The audiobooks, especially the first one (Hitchhiker’s Guide) which is read by Stephen Fry. The books are fantastic as long as you have the patience to read a book and honestly, who does these days? I never understood why Fry was not contracted to narrate all of them. I suppose Freeman makes sense because he plays Arthur Dent in the film adaption but Stephen Fry is the voice of the Hitchhikers guide itself in the movie.

As I have mentioned, those that are a fan of old-timey Sci-Fi shows will definitely get a kick out of seeing the dodgy costumes and incredibly basic special effects. A scene that stayed with me is when the crew are taking evasive action from a couple of missiles homing in on them. The ship is shaking and each actor on-screen shakes their bodies around with varying intensity while the set (spaceship interior) remains completely stationary. I still remember watching Thunderbirds as a kid and marvelling at the site of supposedly giant space lizards that were quite blatantly cute looking pet geckos in a glass tank along with small model plastic trees.

Sadly I would have to recommend the 2005 film adaptation last. If you are already a fan of Hitchhiker’s guide, it is well worth a watch, I just think it is better suited to audio or low budget ventures. I would even go as far as to say that everyone involved with the film did a fantastic job. This might seem contradictory but the acting was top notch and they did try to incorporate some janky Sci-Fi into the mix, like when Slartibartfast takes Arthur on, what looks at first, like a rusty old museum tour ride and turns out to be a state of the art planet-building tour along a high-speed monorail.

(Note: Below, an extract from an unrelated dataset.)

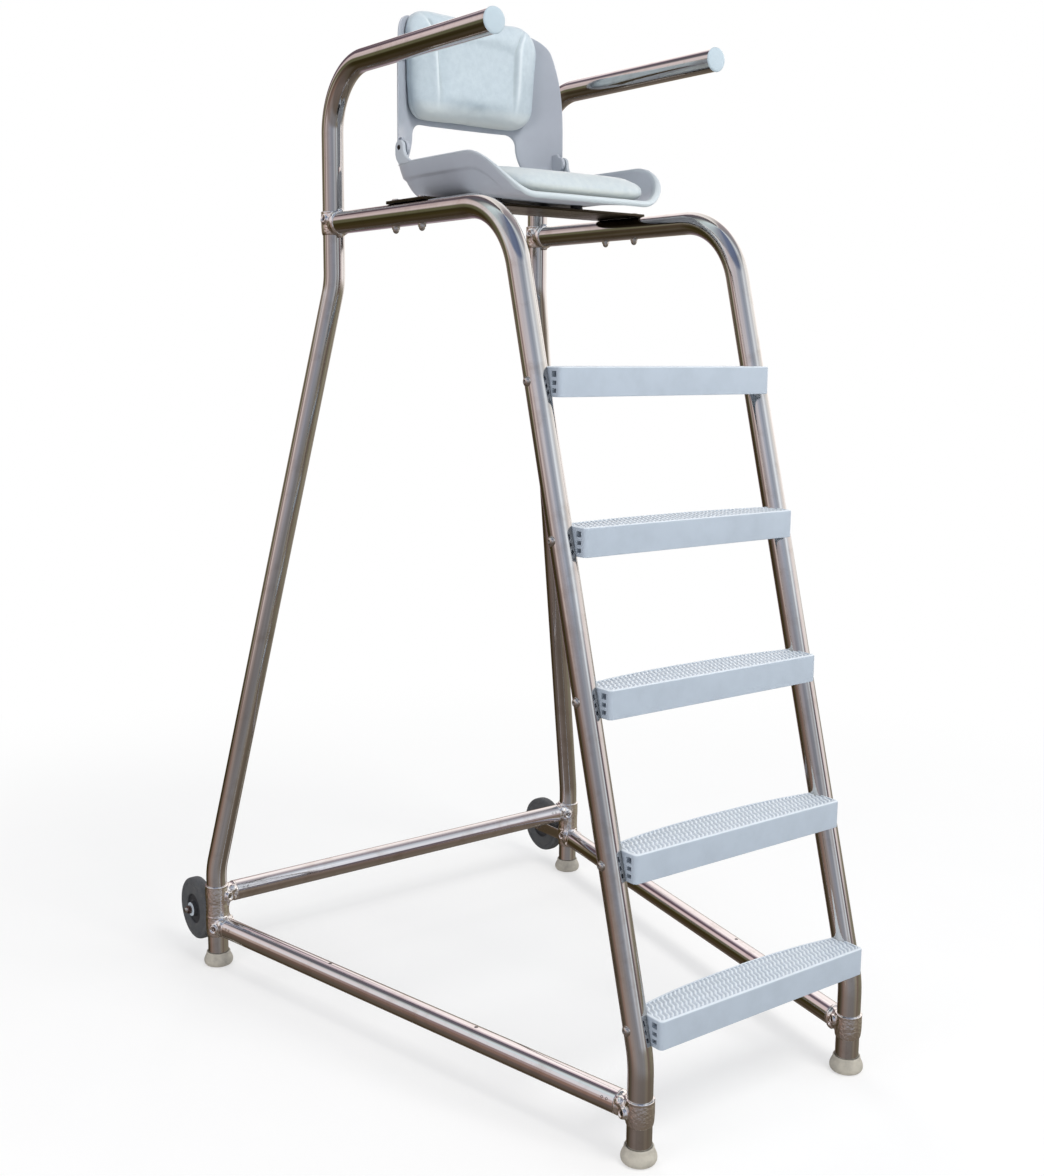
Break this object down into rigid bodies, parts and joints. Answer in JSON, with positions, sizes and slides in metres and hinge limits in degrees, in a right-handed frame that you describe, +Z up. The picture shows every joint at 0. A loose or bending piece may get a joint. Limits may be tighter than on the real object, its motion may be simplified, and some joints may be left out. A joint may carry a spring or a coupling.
{
  "type": "lifeguard chair",
  "caption": "Bent-tube lifeguard chair with ladder treads, a cushioned bucket seat whose back folds, arm rails and rear wheels for tilting and rolling.",
  "frame": {"origin": "on the floor, at the middle of the space the chair takes up, in line with its plane of symmetry", "axes": "+Z up; +Y from the climber towards the back of the seat; +X towards the climber's right"},
  "size_m": [1.1586, 1.469, 2.2041],
  "materials": {
    "stainless_tube": "bent stainless tube, satin from the mill, with long reflections",
    "polished_tube": "polished stainless tube",
    "cast_fitting": "polished stainless casting",
    "hardware": "stainless bolts, nuts, washers and flat bars",
    "plate_steel": "stainless sheet",
    "cap_plastic": "pale moulded plastic cap",
    "tread_plastic": "moulded plastic with a ribbed top",
    "foot_rubber": "ivory rubber",
    "wheel_rubber": "dark grey solid rubber",
    "spacer_rubber": "black rubber",
    "seat_shell": "moulded plastic, pale grey",
    "vinyl": "grained marine vinyl over foam"
  },
  "bodies": {
    "frame": {"left_front_leg_rail": "stainless_tube", "right_front_leg_rail": "stainless_tube", "left_rear_leg_arm": "stainless_tube", "right_rear_leg_arm": "stainless_tube", "left_rail_tee": "cast_fitting", "right_rail_tee": "cast_fitting", "left_arm_cap": "cap_plastic", "right_arm_cap": "cap_plastic", "step_1": "tread_plastic", "step_2": "tread_plastic", "step_3": "tread_plastic", "step_4": "tread_plastic", "step_5": "tread_plastic", "left_step_bolts": "hardware", "right_step_bolts": "hardware", "rear_cross_brace": "polished_tube", "left_side_brace": "polished_tube", "right_side_brace": "polished_tube", "left_front_tee": "cast_fitting", "right_front_tee": "cast_fitting", "left_rear_tee": "cast_fitting", "right_rear_tee": "cast_fitting", "left_cross_tee": "cast_fitting", "right_cross_tee": "cast_fitting", "front_left_foot": "foot_rubber", "front_right_foot": "foot_rubber", "rear_left_foot": "foot_rubber", "rear_right_foot": "foot_rubber", "left_wheel_bar": "hardware", "right_wheel_bar": "hardware", "left_axle": "hardware", "right_axle": "hardware", "left_axle_nut": "hardware", "right_axle_nut": "hardware", "seat_plate": "plate_steel", "plate_bolts": "hardware", "seat_spacers": "spacer_rubber", "seat_pan": "seat_shell", "seat_cushion": "vinyl", "hinge_bolts": "hardware"},
    "left_wheel": {"left_wheel": "wheel_rubber"},
    "right_wheel": {"right_wheel": "wheel_rubber"},
    "seat_back": {"back_shell": "seat_shell", "back_cushion": "vinyl"}
  },
  "joints": [
    {"name": "left_wheel_spin", "type": "hinge", "parent": "frame", "child": "left_wheel", "pos_m": [-0.542, 0.6585, 0.106], "axis": [1, 0, 0], "continuous": true},
    {"name": "right_wheel_spin", "type": "hinge", "parent": "frame", "child": "right_wheel", "pos_m": [0.542, 0.6585, 0.106], "axis": [1, 0, 0], "continuous": true},
    {"name": "back_fold", "type": "hinge", "parent": "frame", "child": "seat_back", "pos_m": [0, 0.20765, 1.90115], "axis": [1, 0, 0], "range_deg": [0, 95]}
  ]
}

The Hitchhikers Guide To The Galaxy


In the beginning (at the end)

Douglas Adams is a legendary author of science fiction. His work continues to be quoted and referenced to this day and I doubt the most current film adaption of the books has had much to do with this but it will definitely have helped introduce his writing prowess to a whole new audience. It is not a bad movie and it was always going to be an uphill battle, satisfying both fans of the original and newcomers, unfamiliar with the vast Hitchhiker back catalogue of books, radio shows and TV adaptions.

I am left enjoying the ride, but it does not have me awaiting The Restaurant at the End of the Universe with bated breath. It has been 16 years so I am assuming that ship might have already sailed.



In the meantime, we can all sleep sound with the knowledge that the dolphins have not left us and that the Earth, whether it be Mark 1 or Mark 2, remains mostly harmless.